Given instruction » Output, please, exactly those lines of the listing that come before the line with "before = set(bpy.data.objects)", along with that line itself.

Given material »
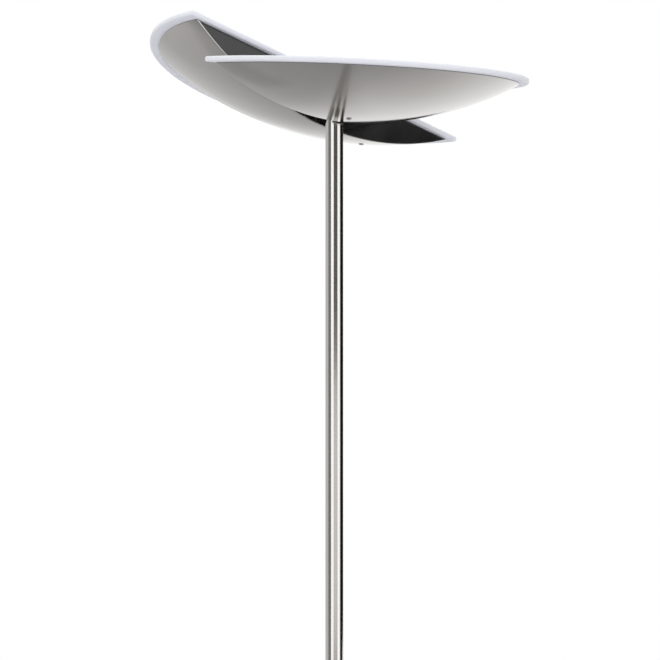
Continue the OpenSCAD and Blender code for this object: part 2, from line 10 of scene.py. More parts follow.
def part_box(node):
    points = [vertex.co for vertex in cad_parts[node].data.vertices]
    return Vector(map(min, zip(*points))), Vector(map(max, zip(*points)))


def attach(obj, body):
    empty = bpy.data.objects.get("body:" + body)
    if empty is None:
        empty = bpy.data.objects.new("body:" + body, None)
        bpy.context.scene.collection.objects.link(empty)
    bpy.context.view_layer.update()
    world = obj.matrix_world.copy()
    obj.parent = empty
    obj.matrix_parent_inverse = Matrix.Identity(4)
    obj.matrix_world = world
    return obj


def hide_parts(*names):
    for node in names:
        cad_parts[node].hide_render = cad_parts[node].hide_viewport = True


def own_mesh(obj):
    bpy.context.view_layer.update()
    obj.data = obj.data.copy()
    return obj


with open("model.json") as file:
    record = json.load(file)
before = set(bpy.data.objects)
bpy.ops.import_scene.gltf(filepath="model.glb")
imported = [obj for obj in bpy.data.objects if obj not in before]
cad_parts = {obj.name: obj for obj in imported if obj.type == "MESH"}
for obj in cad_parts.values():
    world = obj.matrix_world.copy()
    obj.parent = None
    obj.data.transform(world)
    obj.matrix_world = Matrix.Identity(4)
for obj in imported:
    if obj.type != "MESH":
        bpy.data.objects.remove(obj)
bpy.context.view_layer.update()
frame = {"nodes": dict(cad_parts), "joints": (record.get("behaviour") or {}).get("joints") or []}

Exercise answer »
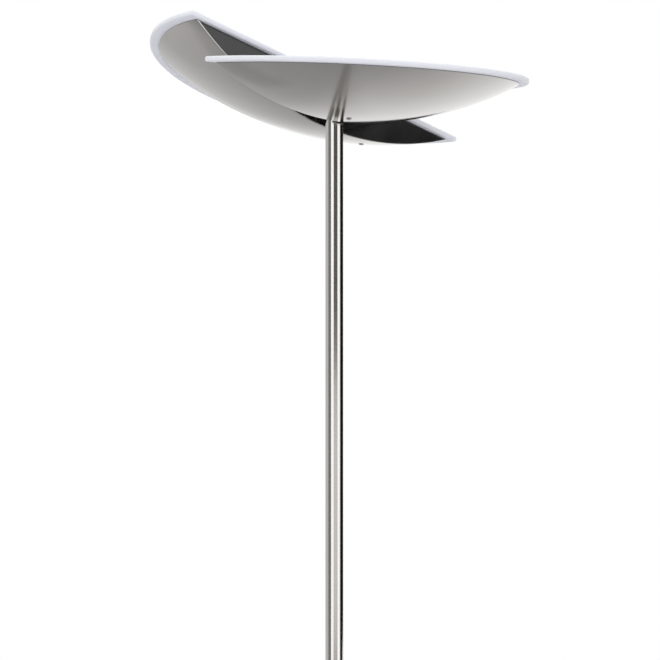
Continue the OpenSCAD and Blender code for this object: part 2, from line 10 of scene.py. More parts follow.
def part_box(node):
    points = [vertex.co for vertex in cad_parts[node].data.vertices]
    return Vector(map(min, zip(*points))), Vector(map(max, zip(*points)))


def attach(obj, body):
    empty = bpy.data.objects.get("body:" + body)
    if empty is None:
        empty = bpy.data.objects.new("body:" + body, None)
        bpy.context.scene.collection.objects.link(empty)
    bpy.context.view_layer.update()
    world = obj.matrix_world.copy()
    obj.parent = empty
    obj.matrix_parent_inverse = Matrix.Identity(4)
    obj.matrix_world = world
    return obj


def hide_parts(*names):
    for node in names:
        cad_parts[node].hide_render = cad_parts[node].hide_viewport = True


def own_mesh(obj):
    bpy.context.view_layer.update()
    obj.data = obj.data.copy()
    return obj


with open("model.json") as file:
    record = json.load(file)
before = set(bpy.data.objects)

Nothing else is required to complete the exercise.